President :- The Plaintiffs’ amended claim in this case read as follows :-
“The Plaintiffs claim (I) a declaration that they are in possession as , owners of all that piece or parcel of land commonly called and known as Ahodome or Awudome situate lying and being at Accra; (2) £20 Damages for trespass; and (3) An Injunction restraining the Defendants. their Agents. Servants or representatives from entering upon, or in any way interfering with, the said land.”
The main claim is that the direct descendants of Manche Ankrah are entitled to exclusive ownership of the land in question, the descendants of Manche Ankrah’s uterine brothers having no rights in the land.
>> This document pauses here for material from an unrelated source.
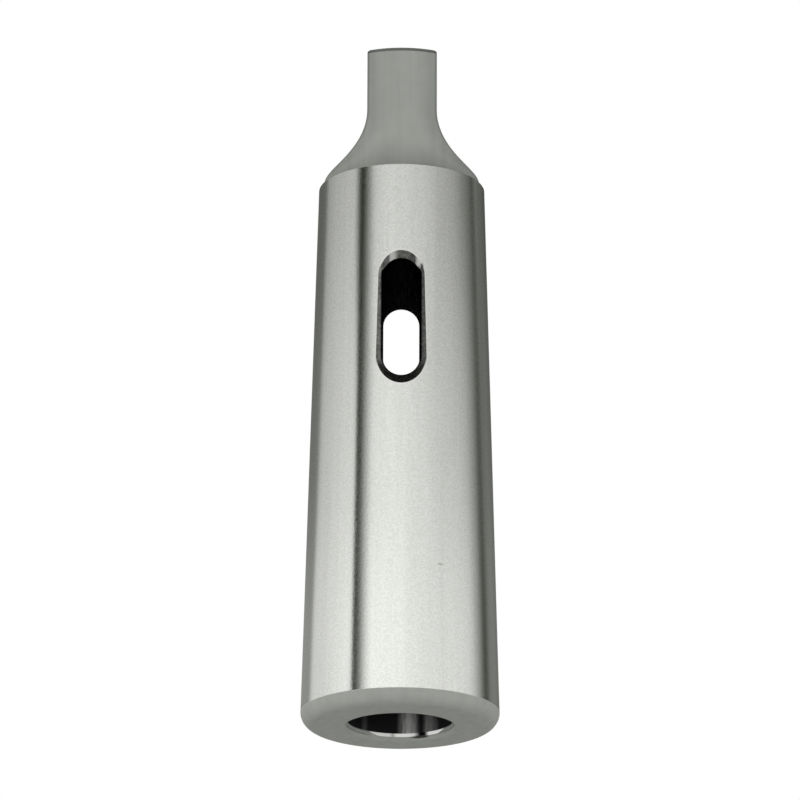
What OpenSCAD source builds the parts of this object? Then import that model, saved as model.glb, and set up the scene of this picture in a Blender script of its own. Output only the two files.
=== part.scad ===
// Reduction sleeve: number 5 outside taper, number 3 inside taper, with tang and ejector slot.
// Upright on its big end: socket mouth down at z = 0, tang at the top, slot running through along y.

/* [Outside taper] */
// Diameter at the gauge line of the outside taper
gauge_d = 44.4; // [42:0.1:50]
// Height of the gauge line above the big end
gauge_z = 6.5; // [5:0.5:8]
// Loss of diameter for each millimetre of height, outside
outer_rate = 0.0526; // [0.048:0.0002:0.054]
// Height of the shoulder where the ground cone ends
cone_h = 127.3; // [120:0.1:140]
// Rounding of the big end's outer edge
end_round = 3.3; // [1:0.1:4.5]
// Small break on the shoulder's edge
shoulder_break = 0.3; // [0.1:0.1:0.8]

/* [Tang] */
// Height of the tang above the shoulder
tang_h = 28.7; // [26:0.1:36]
// Thickness across the two flats
tang_t = 15.9; // [12:0.1:20]
// Step from the end of the cone down to the turned diameter
tang_step = 1.2; // [0.6:0.1:2]
// Radius the milling cutter leaves at the foot of each flat
foot_r = 12.5; // [10:0.5:14]
// Turned length left between the shoulder and the foot of the flats
foot_gap = 1.7; // [1:0.1:4]
// Rounding of the flats' end edges
tang_round = 0.8; // [0.5:0.1:3]
// Height of the steep bevel on the turned end edge
tang_bevel = 0.9; // [0.2:0.1:1.2]
// How far that bevel reaches in at the end
tang_bevel_in = 0.5; // [0.2:0.1:1.2]

/* [Socket] */
// Diameter of the tapered socket at the big end
socket_d = 23.8; // [22:0.1:26]
// Loss of diameter for each millimetre of height, inside
socket_rate = 0.0502; // [0.046:0.0002:0.054]
// Widening of the mouth on each side, a 60 degree countersink
mouth_bevel = 0.65; // [0.3:0.05:1.2]
// Straight relief between the tapered bore and the slot
relief_h = 5; // [2:0.5:10]
// Height the drilled relief runs on past the slot's lower end
drill_over = 6.8; // [4:0.2:12]

/* [Ejector slot] */
// Height of the slot's lower end
slot_z = 76.9; // [70:0.1:84]
// Length of the slot, end to end
slot_l = 27.8; // [22:0.2:31]
// Width of the slot
slot_w = 8.3; // [6:0.1:10]
// Depth of the bevel round the slot, measured at its middle height
slot_bevel = 1.8; // [1.2:0.1:2.6]
// Widening of that bevel for each millimetre of its depth
bevel_slope = 1.2; // [0.8:0.1:1.6]

/* [Centre hole] */
// Largest diameter of the 60 degree centre in the tang's end
centre_d = 8; // [5:0.5:10]

/* [Hidden] */
$fn = 96;
eps = 0.01;
past = 1;
cone_d0 = gauge_d + gauge_z*outer_rate;
cone_d1 = cone_d0 - cone_h*outer_rate;
round_d = cone_d0 - end_round*outer_rate;
total_h = cone_h + tang_h;
tang_d = cone_d1 - 2*tang_step;
// depth of a flat, and height of the arc from its foot up to the straight part
flat_depth = (tang_d - tang_t)/2;
foot_h = flat_depth < foot_r ? sqrt(foot_r*foot_r - pow(foot_r - flat_depth, 2)) : foot_r;
flat_z = cone_h + foot_gap + foot_h;
socket_h = slot_z - relief_h;
relief_d = socket_d - socket_h*socket_rate;
drill_z = slot_z + drill_over;
// a 118 degree drill point
point_h = relief_d/2/tan(59);
// a 60 degree countersink is 30 degrees a side
mouth_h = mouth_bevel/tan(30);
slot_r = slot_w/2;
slot_z0 = slot_z + slot_r;
slot_z1 = slot_z + slot_l - slot_r;
// distance from the axis at which the slot's bevel starts, to a hundredth
bevel_y = round(100*((cone_d0 - outer_rate*(slot_z0 + slot_z1)/2)/2 - slot_bevel))/100;
bevel_h = ceil(cone_d0/2 - bevel_y + past);
// its half width at its inner end, a hair inside the slot, and at its outer end
bevel_w0 = slot_r - bevel_slope*eps;
bevel_w1 = bevel_w0 + bevel_slope*bevel_h;
pilot_d = centre_d/2;
centre_h = (centre_d - pilot_d)/2/tan(30);
pilot_h = centre_h + pilot_d;

// Quarter disc in one quadrant about the origin: sx and sy pick the quadrant
module quarter_disc(r, sx, sy) {
  intersection() {
    circle(r = r);
    translate([sx > 0 ? 0 : -r - past, sy > 0 ? 0 : -r - past])
      square(r + past);
  }
}

// Half section of the turned blank, revolved about its axis
module blank() {
  rotate_extrude() {
    polygon([
      [0, 0],
      [round_d/2 - end_round, 0],
      [round_d/2 - end_round, end_round],
      [round_d/2, end_round],
      [cone_d1/2 + shoulder_break*outer_rate/2, cone_h - shoulder_break],
      [cone_d1/2 - shoulder_break, cone_h],
      [tang_d/2, cone_h],
      [tang_d/2, total_h - tang_bevel],
      [tang_d/2 - tang_bevel_in, total_h],
      [0, total_h]
    ]);
    translate([round_d/2 - end_round, end_round])
      quarter_disc(end_round, 1, -1);
  }
}

// Side view of one milled flat: the straight part, the foot arc and the end rounding
module flat_outline() {
  translate([tang_t/2 + foot_r, flat_z])
    quarter_disc(foot_r, -1, -1);
  translate([tang_t/2, flat_z])
    square([foot_r, total_h + past - flat_z]);
  translate([tang_t/2 + foot_r, flat_z - foot_r])
    square([tang_d, total_h + past - flat_z + foot_r]);
  translate([tang_t/2 - tang_round, total_h - tang_round])
    difference() {
      square([tang_round + past, tang_round + past]);
      circle(r = tang_round);
    }
}

module tang_flats() {
  rotate([90, 0, 0])
    linear_extrude(height = tang_d + 2*past, center = true)
      for (side = [0, 1])
        mirror([side, 0])
          flat_outline();
}

// Countersunk mouth, tapered bore, drilled relief and drill point
module socket() {
  translate([0, 0, -past])
    cylinder(h = socket_h + past, d1 = socket_d + past*socket_rate, d2 = relief_d);
  translate([0, 0, -eps])
    cylinder(
      h = 2*mouth_h + eps,
      d1 = socket_d + 2*mouth_bevel + 2*eps*tan(30),
      d2 = socket_d - 2*mouth_bevel
    );
  translate([0, 0, socket_h - past])
    cylinder(h = drill_z - socket_h + past, d = relief_d);
  translate([0, 0, drill_z])
    cylinder(h = point_h, d1 = relief_d, d2 = 0);
}

// Upright outline of the slot with full round ends
module slot_outline() {
  translate([0, slot_z1])
    intersection() {
      circle(r = slot_r);
      translate([-slot_r - past, 0])
        square([slot_w + 2*past, slot_r + past]);
    }
  translate([-slot_r, slot_z0])
    square([slot_w, slot_z1 - slot_z0]);
  translate([0, slot_z0])
    intersection() {
      circle(r = slot_r);
      translate([-slot_r - past, -slot_r - past])
        square([slot_w + 2*past, slot_r + past]);
    }
}

// Half cone that bevels a slot end: turn 0 is the upper end, 180 the lower
module bevel_end(z, turn) {
  translate([0, -bevel_y + eps, z])
    rotate([90, 0, 0])
      rotate([0, 0, turn])
        rotate_extrude(angle = 180)
          polygon([
            [0, 0],
            [bevel_w0, 0],
            [bevel_w1, bevel_h],
            [0, bevel_h]
          ]);
}

// Bevel round one mouth of the slot, cut to the same distance from the axis all round
module slot_bevel_cut() {
  bevel_end(slot_z1, 0);
  bevel_end(slot_z0, 180);
  translate([0, 0, slot_z0])
    linear_extrude(height = slot_z1 - slot_z0)
      polygon([
        [-bevel_w0, -bevel_y + eps],
        [bevel_w0, -bevel_y + eps],
        [bevel_w1, -bevel_y + eps - bevel_h],
        [-bevel_w1, -bevel_y + eps - bevel_h]
      ]);
}

module ejector_slot() {
  rotate([90, 0, 0])
    linear_extrude(height = cone_d0 + 2*past, center = true)
      slot_outline();
  slot_bevel_cut();
  mirror([0, 1, 0])
    slot_bevel_cut();
}

module centre_hole() {
  translate([0, 0, total_h - centre_h])
    cylinder(h = centre_h + eps, d1 = pilot_d, d2 = centre_d + 2*eps*tan(30));
  translate([0, 0, total_h - pilot_h])
    cylinder(h = pilot_h, d = pilot_d);
}

module sleeve() {
  color([0.72, 0.73, 0.72])
    difference() {
      blank();
      tang_flats();
      socket();
      ejector_slot();
      centre_hole();
    }
}

sleeve();
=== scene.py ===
import math

import bpy
import numpy as np
from mathutils import Matrix, Vector

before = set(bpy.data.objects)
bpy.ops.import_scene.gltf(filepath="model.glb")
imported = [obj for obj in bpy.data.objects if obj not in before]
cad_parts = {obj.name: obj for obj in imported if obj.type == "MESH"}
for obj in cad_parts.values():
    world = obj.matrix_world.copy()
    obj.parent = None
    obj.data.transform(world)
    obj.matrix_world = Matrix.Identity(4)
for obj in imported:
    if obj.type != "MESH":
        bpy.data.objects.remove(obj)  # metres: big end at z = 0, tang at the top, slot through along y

scene = bpy.context.scene
scene.view_settings.view_transform = "Standard"
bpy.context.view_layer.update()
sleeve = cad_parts["sleeve"]
print("sleeve loaded,", len(sleeve.data.polygons), "faces")

# The photograph looks up at the sleeve from in front and below, from far off
viewpoint = {
    "aimHeight": 0.07683,  # where the line of sight crosses the sleeve's axis
    "aimSide": -0.00024,
    "distance": 1.297,
    "lookUp": 17.88,  # degrees
    "roll": 0.19,  # degrees
    "lens": 256.5,  # mm
}


def makeCamera(view):
    # the camera stands at aim - distance * look, look being (0, cos up, sin up)
    up = math.radians(view["lookUp"])
    look = Vector((0, math.cos(up), math.sin(up)))
    aim = Vector((view["aimSide"], 0, view["aimHeight"]))
    data = bpy.data.cameras.new("camera")
    data.lens = view["lens"]
    camera = bpy.data.objects.new("camera", data)
    scene.collection.objects.link(camera)
    tilt = Matrix.Rotation(math.pi / 2 + up, 4, "X")
    roll = Matrix.Rotation(math.radians(view["roll"]), 4, "Z")
    camera.matrix_world = Matrix.Translation(aim - view["distance"] * look) @ (tilt @ roll)
    scene.camera = camera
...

The learned trial Judge held that the Plaintiffs had failed to prove their case, thus, in effect, nonsuiting them. It is sufficient for the purpose of deciding this appeal to say that we entirely agree with this finding, and that we find no substance in any of the grounds of appeal. It is true that the actual ratio decidendi in the Court below is not very clear, but the ordinary rule of native customary law as to descent of property through the female line prima facie applies in this case, and in our opinion no sufficient nor evidence has been adduced to show that any other method of descent applied in this particular case. Hence we are satisfied that the learned trial Judge had no alternative but to nonsuit the Plaintiffs. The claims for damages and an injunction were dismissed and we concur with the Judge’s decision in this respect.
The appeal is dismissed with costs assessed at £43 7s. 6d.